Le Théâtre de Verdure offre un cadre qui se prête aux sonorités de la note bleue. L’acoustique, la visibilité : tout concourt à offrir de belles soirées et de beaux souvenirs. Dommage que les musiciens qui accompagnent les têtes d’affiche ne soient pas annoncés sur le site du NJF, car il y aurait certainement la possibilité d’attirer un public de jazz connaisseur encore plus large. Nduduzo Makhathini et son jazz fin et spirituel se présentait ainsi en compagnie de Logan Richardson, le saxophoniste au son limpide qui a déjà signé des albums très intéressants sous son nom.

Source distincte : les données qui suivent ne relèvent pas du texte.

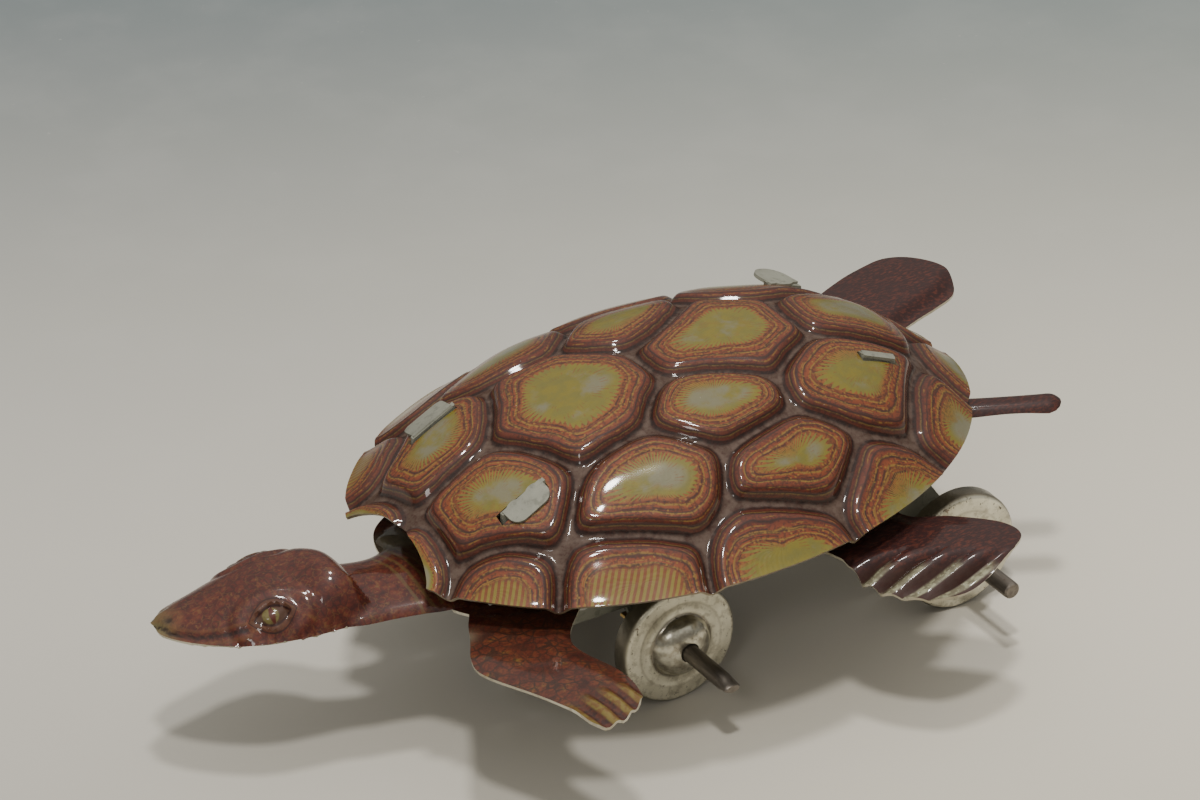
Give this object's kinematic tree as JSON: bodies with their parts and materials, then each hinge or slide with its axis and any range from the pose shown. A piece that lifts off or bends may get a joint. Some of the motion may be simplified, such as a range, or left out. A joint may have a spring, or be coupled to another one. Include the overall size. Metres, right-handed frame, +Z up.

Emile Parisien s’est lui présenté entouré de Manu Codja, Nasheet Waits ou Theo Crocker. Ce dernier aurait mérité de présenter son dernier album, le très réussi Blk2life A Future Past. Christian McBride qui clôturait cette première soirée reste un modèle rythmique et son vibraphoniste Warren Wolf impressionne par son jeu puissant.

Samy Thiébault a fait chanter le public sur « Awé ! », titre éponyme de son dernier album, comme une prière pour attirer le bonheur sur terre et soutenir ses amis qui subissaient les incendies sur la côte bordelaise. Comme un écho à cette actualité, le pianiste de Philly, Kenny Barron signait une magnifique version du « Fragile » de Sting.

Le lendemain, la batterie était à l’honneur avec Anne Pacéo, (bien) entourée par Marion Rampal ou Christophe Panzani et son jazz chamanique, suivie des belles mélodies d’Avishai Cohen, revenu à ses fondamentaux à la contrebasse et qui a toujours du flair pour dénicher de nouveaux talents. La jeune batteuse qui l’accompagnait, Roni Kaspi est clairement un nom à retenir. Tout comme celui du pianiste Yessaï Karapetian, fraîchement primé d’un Jazz Award. Le marseillais était visiblement heureux de se retrouver sur la scène du Nice Jazz Festival où il venait il y a quelques années encore en simple spectateur. Gérard Clayton n’est plus une découverte : c’est l’un des pianistes les plus talentueux de ces dernières années. Son jeu reste d’une finesse incroyable. Sa main gauche caresse le Steinway pendant que la droite frappe le Fender : magique. Pour parachever cette soirée, Melody Gardot était très attendue. Le Théâtre de Verdure affichait d’ailleurs complet. Dommage que le mur du son de la scène Masséna n’ait pas permis de profiter pleinement de son set intimiste avec le pianiste Philippe Powell. La chanteuse a parfois eu l’impression « d’être dans un club de jazz… planté au milieu d’un stade de foot ». Quel dommage !

Le dernier soir, Youn Sun Nah, timide lorsqu’elle s’adresse au public, mais tellement fascinante quand elle chante, a subi le même sort. Lorsque la scène Masséna démarra, la chanteuse lança avec un sourire gêné : « Bonjour Mr. Iggy Pop ». Ce qui ne nous empêcha pas d’être subjugués par sa version de « Killing Me Softly », accompagnée de sa seule boîte à musique.

La belle et la bête se faisaient face, et c’est bien la belle qui aura rallié nos suffrages.